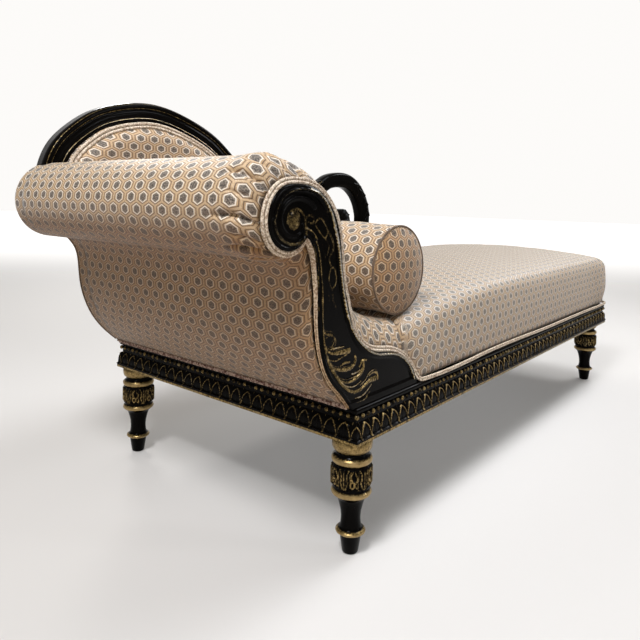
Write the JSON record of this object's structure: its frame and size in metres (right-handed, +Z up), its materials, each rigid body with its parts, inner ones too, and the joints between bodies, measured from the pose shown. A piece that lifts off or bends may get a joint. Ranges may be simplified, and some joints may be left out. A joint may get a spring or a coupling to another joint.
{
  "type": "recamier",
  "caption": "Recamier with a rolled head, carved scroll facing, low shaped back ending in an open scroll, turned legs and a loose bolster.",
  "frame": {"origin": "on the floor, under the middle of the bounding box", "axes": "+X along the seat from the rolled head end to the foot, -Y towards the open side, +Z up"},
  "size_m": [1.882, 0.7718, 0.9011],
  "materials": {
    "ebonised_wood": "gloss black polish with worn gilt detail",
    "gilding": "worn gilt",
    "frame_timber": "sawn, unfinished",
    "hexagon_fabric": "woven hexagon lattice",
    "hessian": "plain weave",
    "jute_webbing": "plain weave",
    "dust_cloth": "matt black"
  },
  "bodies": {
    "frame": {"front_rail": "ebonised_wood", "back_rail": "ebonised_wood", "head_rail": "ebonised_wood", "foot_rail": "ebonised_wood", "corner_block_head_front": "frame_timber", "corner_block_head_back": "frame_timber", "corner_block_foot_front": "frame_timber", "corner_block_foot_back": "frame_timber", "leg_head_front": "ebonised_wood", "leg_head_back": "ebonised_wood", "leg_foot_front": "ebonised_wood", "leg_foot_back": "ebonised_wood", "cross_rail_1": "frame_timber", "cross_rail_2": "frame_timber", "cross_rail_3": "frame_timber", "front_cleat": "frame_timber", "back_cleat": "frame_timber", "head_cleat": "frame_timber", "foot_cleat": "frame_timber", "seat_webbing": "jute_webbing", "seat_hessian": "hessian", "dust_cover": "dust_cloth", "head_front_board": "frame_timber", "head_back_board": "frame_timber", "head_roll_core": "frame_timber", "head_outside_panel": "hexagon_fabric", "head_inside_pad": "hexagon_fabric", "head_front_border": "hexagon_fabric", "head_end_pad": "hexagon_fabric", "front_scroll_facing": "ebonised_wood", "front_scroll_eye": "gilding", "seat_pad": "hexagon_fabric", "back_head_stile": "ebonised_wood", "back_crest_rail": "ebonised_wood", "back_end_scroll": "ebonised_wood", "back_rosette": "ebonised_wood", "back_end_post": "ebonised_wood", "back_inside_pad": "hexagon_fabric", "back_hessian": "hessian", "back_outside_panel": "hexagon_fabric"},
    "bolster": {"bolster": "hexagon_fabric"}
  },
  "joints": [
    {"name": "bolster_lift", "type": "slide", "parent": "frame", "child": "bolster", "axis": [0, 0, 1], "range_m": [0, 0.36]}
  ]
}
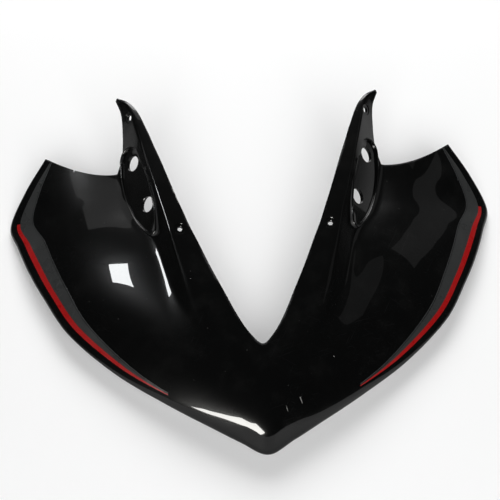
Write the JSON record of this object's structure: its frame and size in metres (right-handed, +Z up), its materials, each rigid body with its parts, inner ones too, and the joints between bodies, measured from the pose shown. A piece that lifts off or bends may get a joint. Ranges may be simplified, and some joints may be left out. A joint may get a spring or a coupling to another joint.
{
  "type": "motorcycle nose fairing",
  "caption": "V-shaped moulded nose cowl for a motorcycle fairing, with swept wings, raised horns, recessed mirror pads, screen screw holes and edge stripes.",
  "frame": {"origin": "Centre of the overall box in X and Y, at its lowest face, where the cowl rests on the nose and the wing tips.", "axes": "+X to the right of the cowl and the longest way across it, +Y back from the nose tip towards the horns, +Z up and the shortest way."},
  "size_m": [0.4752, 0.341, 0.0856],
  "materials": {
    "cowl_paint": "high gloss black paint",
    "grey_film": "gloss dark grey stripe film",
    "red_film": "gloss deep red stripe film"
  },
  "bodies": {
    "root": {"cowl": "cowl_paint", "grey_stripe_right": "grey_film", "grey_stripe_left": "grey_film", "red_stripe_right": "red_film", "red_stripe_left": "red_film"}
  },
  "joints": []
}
══════════
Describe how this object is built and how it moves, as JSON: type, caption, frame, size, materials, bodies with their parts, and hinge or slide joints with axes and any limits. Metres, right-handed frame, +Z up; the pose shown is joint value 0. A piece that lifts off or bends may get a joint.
══════════
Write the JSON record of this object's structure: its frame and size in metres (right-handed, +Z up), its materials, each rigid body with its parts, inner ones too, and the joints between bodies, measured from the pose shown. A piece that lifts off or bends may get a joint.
══════════
◆ **Set problem**
Work through the records line by line and tally those with the word "slide". Report only the total.

◆ **Answer to the problem**
2